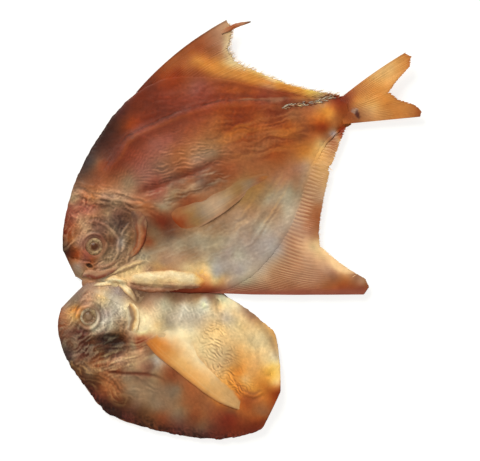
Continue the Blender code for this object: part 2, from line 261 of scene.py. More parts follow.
DEEPER, STRONGER = 1.34, 1.03
PAINTS = {name: np.minimum(STRONGER * np.array(value) ** DEEPER, 0.97) for name, value in PAINTS.items()}


def laid(x, y, stations, soft=3):
    """The colour at each place, blended between stations: a paint's name, then the places that keep it.

    The logarithm of the colour is a sum over the stations of weight * sqrt(d^2 + soft^2), d being the
    distance, plus a constant. The weights solve the equations that say it is right at each station.
    """
    at = np.array([place for _, *places in stations for place in places], float)
    wanted = np.log([PAINTS[name] for name, *places in stations for _ in places])
    level = wanted.mean(axis=0)
    apart = np.hypot(at[:, None, 0] - at[None, :, 0], at[:, None, 1] - at[None, :, 1])
    weights = np.linalg.solve(np.hypot(apart, soft), wanted - level)
    shaken_x = x + 1.6 * rough(x, y, 9, 4, 2)
    shaken_y = y + 1.6 * rough(x, y, 9, 4, 5)
    total = np.zeros(np.shape(x) + (3,)) + level
    for place, weight in zip(at, weights):
        distance = np.sqrt((shaken_x - place[0]) ** 2 + (shaken_y - place[1]) ** 2 + soft**2)
        total += distance[..., None] * weight
    return np.exp(np.clip(total, wanted.min(axis=0), wanted.max(axis=0)))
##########
## Given problem
Word for word, write out all of the data above.

## Full output
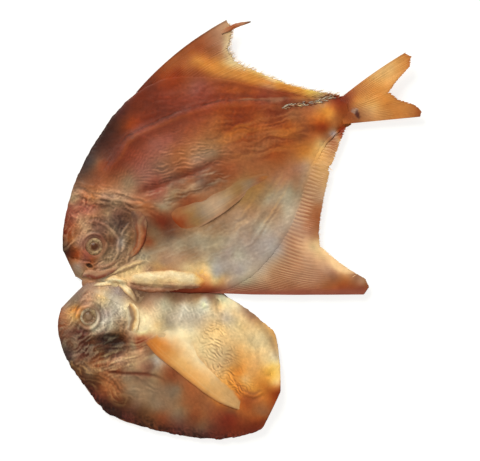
Continue the Blender code for this object: part 2, from line 261 of scene.py. More parts follow.
DEEPER, STRONGER = 1.34, 1.03
PAINTS = {name: np.minimum(STRONGER * np.array(value) ** DEEPER, 0.97) for name, value in PAINTS.items()}


def laid(x, y, stations, soft=3):
    """The colour at each place, blended between stations: a paint's name, then the places that keep it.

    The logarithm of the colour is a sum over the stations of weight * sqrt(d^2 + soft^2), d being the
    distance, plus a constant. The weights solve the equations that say it is right at each station.
    """
    at = np.array([place for _, *places in stations for place in places], float)
    wanted = np.log([PAINTS[name] for name, *places in stations for _ in places])
    level = wanted.mean(axis=0)
    apart = np.hypot(at[:, None, 0] - at[None, :, 0], at[:, None, 1] - at[None, :, 1])
    weights = np.linalg.solve(np.hypot(apart, soft), wanted - level)
    shaken_x = x + 1.6 * rough(x, y, 9, 4, 2)
    shaken_y = y + 1.6 * rough(x, y, 9, 4, 5)
    total = np.zeros(np.shape(x) + (3,)) + level
    for place, weight in zip(at, weights):
        distance = np.sqrt((shaken_x - place[0]) ** 2 + (shaken_y - place[1]) ** 2 + soft**2)
        total += distance[..., None] * weight
    return np.exp(np.clip(total, wanted.min(axis=0), wanted.max(axis=0)))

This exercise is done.